- **Required task**
Return the full listing exactly as it is written.

# start of Provided entries

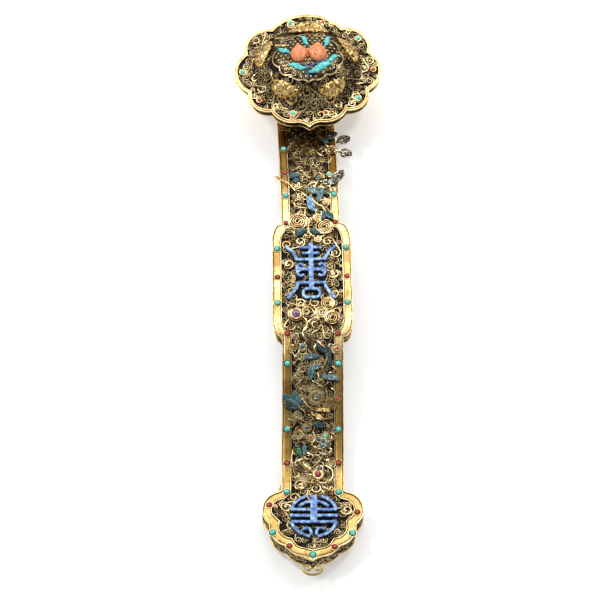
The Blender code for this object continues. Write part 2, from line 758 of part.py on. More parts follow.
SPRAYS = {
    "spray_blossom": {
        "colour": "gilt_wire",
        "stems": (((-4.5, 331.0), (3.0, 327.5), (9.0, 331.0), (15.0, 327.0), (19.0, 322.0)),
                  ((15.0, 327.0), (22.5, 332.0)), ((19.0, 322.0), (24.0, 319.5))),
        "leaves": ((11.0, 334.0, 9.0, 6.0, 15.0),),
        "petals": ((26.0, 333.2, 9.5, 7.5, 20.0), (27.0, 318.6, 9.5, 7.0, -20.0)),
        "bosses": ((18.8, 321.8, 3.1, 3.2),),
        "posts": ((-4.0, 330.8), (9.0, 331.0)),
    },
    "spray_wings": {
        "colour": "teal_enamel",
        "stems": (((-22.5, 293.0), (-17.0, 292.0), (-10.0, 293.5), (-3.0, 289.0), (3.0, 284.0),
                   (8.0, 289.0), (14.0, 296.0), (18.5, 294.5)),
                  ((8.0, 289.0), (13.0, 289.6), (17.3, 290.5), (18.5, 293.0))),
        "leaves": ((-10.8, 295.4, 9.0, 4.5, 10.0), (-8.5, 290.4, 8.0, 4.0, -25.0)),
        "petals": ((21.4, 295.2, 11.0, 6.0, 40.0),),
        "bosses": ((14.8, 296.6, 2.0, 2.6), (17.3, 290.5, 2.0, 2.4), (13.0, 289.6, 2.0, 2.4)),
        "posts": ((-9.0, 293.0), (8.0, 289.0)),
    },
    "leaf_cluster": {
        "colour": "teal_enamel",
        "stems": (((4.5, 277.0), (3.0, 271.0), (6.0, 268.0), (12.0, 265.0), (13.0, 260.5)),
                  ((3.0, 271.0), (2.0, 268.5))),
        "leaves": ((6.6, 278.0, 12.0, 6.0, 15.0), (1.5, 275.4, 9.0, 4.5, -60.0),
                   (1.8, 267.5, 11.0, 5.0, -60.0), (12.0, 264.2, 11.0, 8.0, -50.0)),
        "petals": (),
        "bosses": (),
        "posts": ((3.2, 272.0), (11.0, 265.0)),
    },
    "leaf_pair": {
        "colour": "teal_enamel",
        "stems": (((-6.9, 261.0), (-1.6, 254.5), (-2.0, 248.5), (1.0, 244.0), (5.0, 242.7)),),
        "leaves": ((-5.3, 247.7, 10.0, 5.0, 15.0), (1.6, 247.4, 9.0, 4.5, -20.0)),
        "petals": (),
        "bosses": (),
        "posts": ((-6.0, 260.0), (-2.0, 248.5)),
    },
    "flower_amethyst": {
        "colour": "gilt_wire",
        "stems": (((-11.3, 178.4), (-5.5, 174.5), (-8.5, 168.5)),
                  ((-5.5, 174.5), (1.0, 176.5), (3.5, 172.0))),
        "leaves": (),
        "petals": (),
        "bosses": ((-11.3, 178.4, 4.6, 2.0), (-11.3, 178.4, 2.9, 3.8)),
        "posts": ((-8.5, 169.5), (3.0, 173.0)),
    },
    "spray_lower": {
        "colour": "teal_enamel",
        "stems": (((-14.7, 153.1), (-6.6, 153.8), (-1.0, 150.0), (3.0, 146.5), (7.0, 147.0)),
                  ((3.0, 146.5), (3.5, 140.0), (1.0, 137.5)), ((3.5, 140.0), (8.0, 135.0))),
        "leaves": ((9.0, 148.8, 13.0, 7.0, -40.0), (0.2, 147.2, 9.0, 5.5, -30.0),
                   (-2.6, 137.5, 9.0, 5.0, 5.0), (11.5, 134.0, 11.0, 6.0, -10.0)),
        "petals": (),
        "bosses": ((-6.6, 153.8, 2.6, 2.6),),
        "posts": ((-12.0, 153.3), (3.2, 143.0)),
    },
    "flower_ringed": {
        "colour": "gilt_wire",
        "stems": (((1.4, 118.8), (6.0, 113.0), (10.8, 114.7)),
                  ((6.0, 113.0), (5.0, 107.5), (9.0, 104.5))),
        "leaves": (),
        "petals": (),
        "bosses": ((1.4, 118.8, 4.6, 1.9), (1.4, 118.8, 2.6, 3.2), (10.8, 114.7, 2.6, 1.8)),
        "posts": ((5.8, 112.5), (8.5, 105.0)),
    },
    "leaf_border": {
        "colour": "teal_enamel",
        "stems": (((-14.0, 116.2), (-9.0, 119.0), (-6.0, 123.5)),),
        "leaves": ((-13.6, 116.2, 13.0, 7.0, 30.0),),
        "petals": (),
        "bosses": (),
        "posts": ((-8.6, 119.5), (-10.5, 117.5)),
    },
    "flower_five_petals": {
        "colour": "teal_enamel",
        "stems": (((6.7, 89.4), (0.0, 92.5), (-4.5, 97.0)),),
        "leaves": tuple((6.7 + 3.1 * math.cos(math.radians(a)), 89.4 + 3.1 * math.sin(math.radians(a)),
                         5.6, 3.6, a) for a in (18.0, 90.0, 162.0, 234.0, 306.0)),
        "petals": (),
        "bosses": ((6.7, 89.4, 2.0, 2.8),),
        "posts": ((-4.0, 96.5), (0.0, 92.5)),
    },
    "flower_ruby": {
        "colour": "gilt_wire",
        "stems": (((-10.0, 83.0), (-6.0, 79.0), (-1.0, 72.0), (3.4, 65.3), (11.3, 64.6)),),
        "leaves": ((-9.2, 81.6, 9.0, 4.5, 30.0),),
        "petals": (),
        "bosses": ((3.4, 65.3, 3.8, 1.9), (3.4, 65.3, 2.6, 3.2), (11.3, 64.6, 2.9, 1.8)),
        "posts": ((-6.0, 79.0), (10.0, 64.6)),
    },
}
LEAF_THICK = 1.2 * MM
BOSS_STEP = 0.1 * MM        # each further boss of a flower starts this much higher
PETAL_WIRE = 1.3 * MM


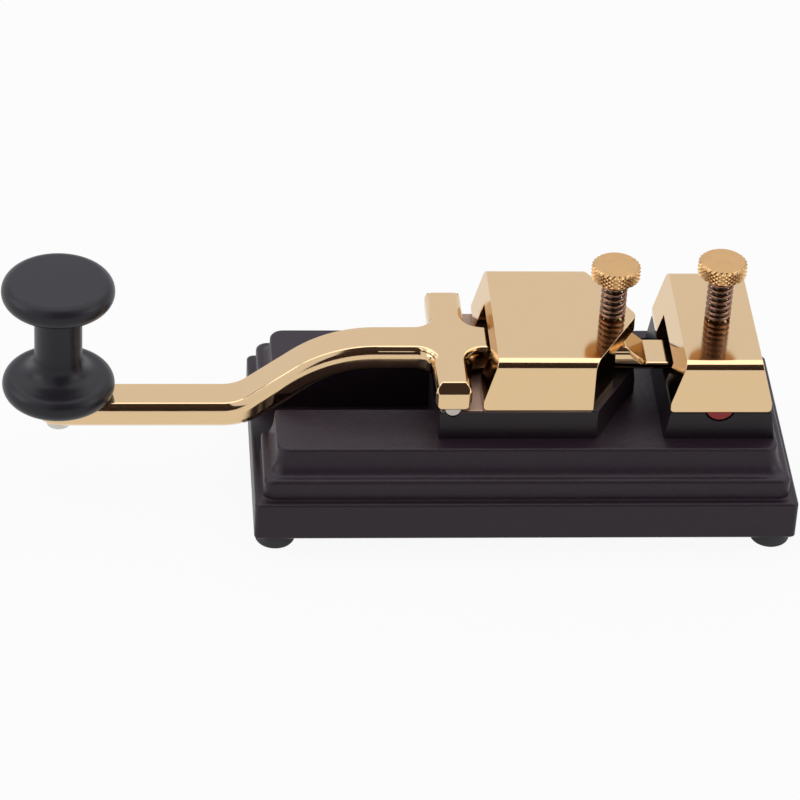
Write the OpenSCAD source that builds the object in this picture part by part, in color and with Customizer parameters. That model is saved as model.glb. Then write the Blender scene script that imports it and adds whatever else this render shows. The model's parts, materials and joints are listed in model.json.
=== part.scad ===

# end of Provided entries

- **Task output**
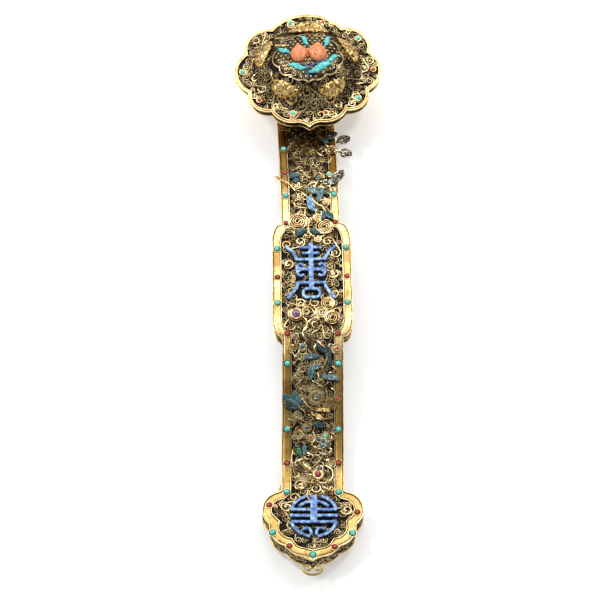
The Blender code for this object continues. Write part 2, from line 758 of part.py on. More parts follow.
SPRAYS = {
    "spray_blossom": {
        "colour": "gilt_wire",
        "stems": (((-4.5, 331.0), (3.0, 327.5), (9.0, 331.0), (15.0, 327.0), (19.0, 322.0)),
                  ((15.0, 327.0), (22.5, 332.0)), ((19.0, 322.0), (24.0, 319.5))),
        "leaves": ((11.0, 334.0, 9.0, 6.0, 15.0),),
        "petals": ((26.0, 333.2, 9.5, 7.5, 20.0), (27.0, 318.6, 9.5, 7.0, -20.0)),
        "bosses": ((18.8, 321.8, 3.1, 3.2),),
        "posts": ((-4.0, 330.8), (9.0, 331.0)),
    },
    "spray_wings": {
        "colour": "teal_enamel",
        "stems": (((-22.5, 293.0), (-17.0, 292.0), (-10.0, 293.5), (-3.0, 289.0), (3.0, 284.0),
                   (8.0, 289.0), (14.0, 296.0), (18.5, 294.5)),
                  ((8.0, 289.0), (13.0, 289.6), (17.3, 290.5), (18.5, 293.0))),
        "leaves": ((-10.8, 295.4, 9.0, 4.5, 10.0), (-8.5, 290.4, 8.0, 4.0, -25.0)),
        "petals": ((21.4, 295.2, 11.0, 6.0, 40.0),),
        "bosses": ((14.8, 296.6, 2.0, 2.6), (17.3, 290.5, 2.0, 2.4), (13.0, 289.6, 2.0, 2.4)),
        "posts": ((-9.0, 293.0), (8.0, 289.0)),
    },
    "leaf_cluster": {
        "colour": "teal_enamel",
        "stems": (((4.5, 277.0), (3.0, 271.0), (6.0, 268.0), (12.0, 265.0), (13.0, 260.5)),
                  ((3.0, 271.0), (2.0, 268.5))),
        "leaves": ((6.6, 278.0, 12.0, 6.0, 15.0), (1.5, 275.4, 9.0, 4.5, -60.0),
                   (1.8, 267.5, 11.0, 5.0, -60.0), (12.0, 264.2, 11.0, 8.0, -50.0)),
        "petals": (),
        "bosses": (),
        "posts": ((3.2, 272.0), (11.0, 265.0)),
    },
    "leaf_pair": {
        "colour": "teal_enamel",
        "stems": (((-6.9, 261.0), (-1.6, 254.5), (-2.0, 248.5), (1.0, 244.0), (5.0, 242.7)),),
        "leaves": ((-5.3, 247.7, 10.0, 5.0, 15.0), (1.6, 247.4, 9.0, 4.5, -20.0)),
        "petals": (),
        "bosses": (),
        "posts": ((-6.0, 260.0), (-2.0, 248.5)),
    },
    "flower_amethyst": {
        "colour": "gilt_wire",
        "stems": (((-11.3, 178.4), (-5.5, 174.5), (-8.5, 168.5)),
                  ((-5.5, 174.5), (1.0, 176.5), (3.5, 172.0))),
        "leaves": (),
        "petals": (),
        "bosses": ((-11.3, 178.4, 4.6, 2.0), (-11.3, 178.4, 2.9, 3.8)),
        "posts": ((-8.5, 169.5), (3.0, 173.0)),
    },
    "spray_lower": {
        "colour": "teal_enamel",
        "stems": (((-14.7, 153.1), (-6.6, 153.8), (-1.0, 150.0), (3.0, 146.5), (7.0, 147.0)),
                  ((3.0, 146.5), (3.5, 140.0), (1.0, 137.5)), ((3.5, 140.0), (8.0, 135.0))),
        "leaves": ((9.0, 148.8, 13.0, 7.0, -40.0), (0.2, 147.2, 9.0, 5.5, -30.0),
                   (-2.6, 137.5, 9.0, 5.0, 5.0), (11.5, 134.0, 11.0, 6.0, -10.0)),
        "petals": (),
        "bosses": ((-6.6, 153.8, 2.6, 2.6),),
        "posts": ((-12.0, 153.3), (3.2, 143.0)),
    },
    "flower_ringed": {
        "colour": "gilt_wire",
        "stems": (((1.4, 118.8), (6.0, 113.0), (10.8, 114.7)),
                  ((6.0, 113.0), (5.0, 107.5), (9.0, 104.5))),
        "leaves": (),
        "petals": (),
        "bosses": ((1.4, 118.8, 4.6, 1.9), (1.4, 118.8, 2.6, 3.2), (10.8, 114.7, 2.6, 1.8)),
        "posts": ((5.8, 112.5), (8.5, 105.0)),
    },
    "leaf_border": {
        "colour": "teal_enamel",
        "stems": (((-14.0, 116.2), (-9.0, 119.0), (-6.0, 123.5)),),
        "leaves": ((-13.6, 116.2, 13.0, 7.0, 30.0),),
        "petals": (),
        "bosses": (),
        "posts": ((-8.6, 119.5), (-10.5, 117.5)),
    },
    "flower_five_petals": {
        "colour": "teal_enamel",
        "stems": (((6.7, 89.4), (0.0, 92.5), (-4.5, 97.0)),),
        "leaves": tuple((6.7 + 3.1 * math.cos(math.radians(a)), 89.4 + 3.1 * math.sin(math.radians(a)),
                         5.6, 3.6, a) for a in (18.0, 90.0, 162.0, 234.0, 306.0)),
        "petals": (),
        "bosses": ((6.7, 89.4, 2.0, 2.8),),
        "posts": ((-4.0, 96.5), (0.0, 92.5)),
    },
    "flower_ruby": {
        "colour": "gilt_wire",
        "stems": (((-10.0, 83.0), (-6.0, 79.0), (-1.0, 72.0), (3.4, 65.3), (11.3, 64.6)),),
        "leaves": ((-9.2, 81.6, 9.0, 4.5, 30.0),),
        "petals": (),
        "bosses": ((3.4, 65.3, 3.8, 1.9), (3.4, 65.3, 2.6, 3.2), (11.3, 64.6, 2.9, 1.8)),
        "posts": ((-6.0, 79.0), (10.0, 64.6)),
    },
}
LEAF_THICK = 1.2 * MM
BOSS_STEP = 0.1 * MM        # each further boss of a flower starts this much higher
PETAL_WIRE = 1.3 * MM


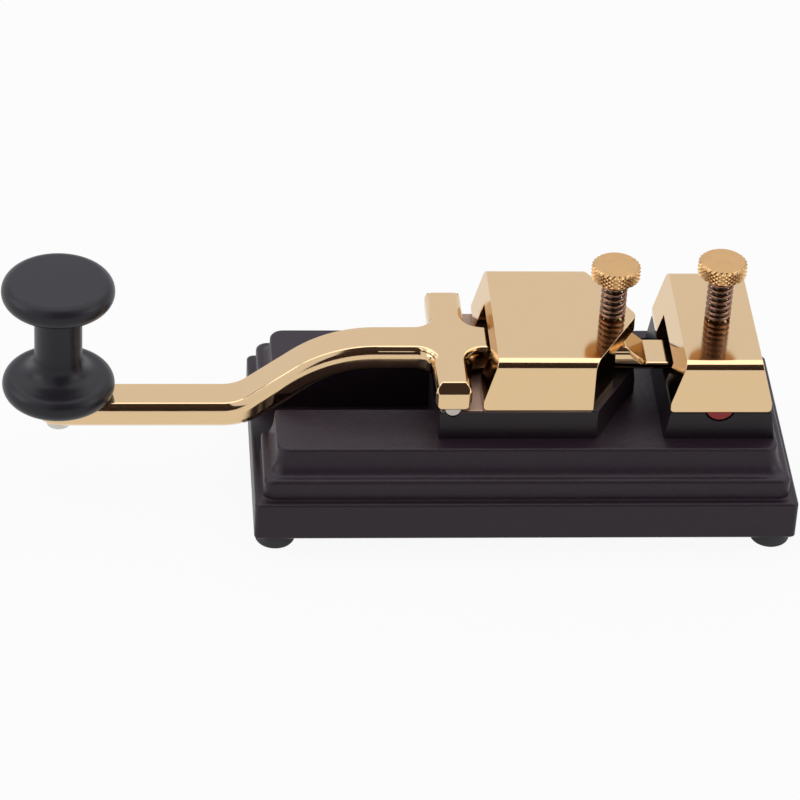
Write the OpenSCAD source that builds the object in this picture part by part, in color and with Customizer parameters. That model is saved as model.glb. Then write the Blender scene script that imports it and adds whatever else this render shows. The model's parts, materials and joints are listed in model.json.
=== part.scad ===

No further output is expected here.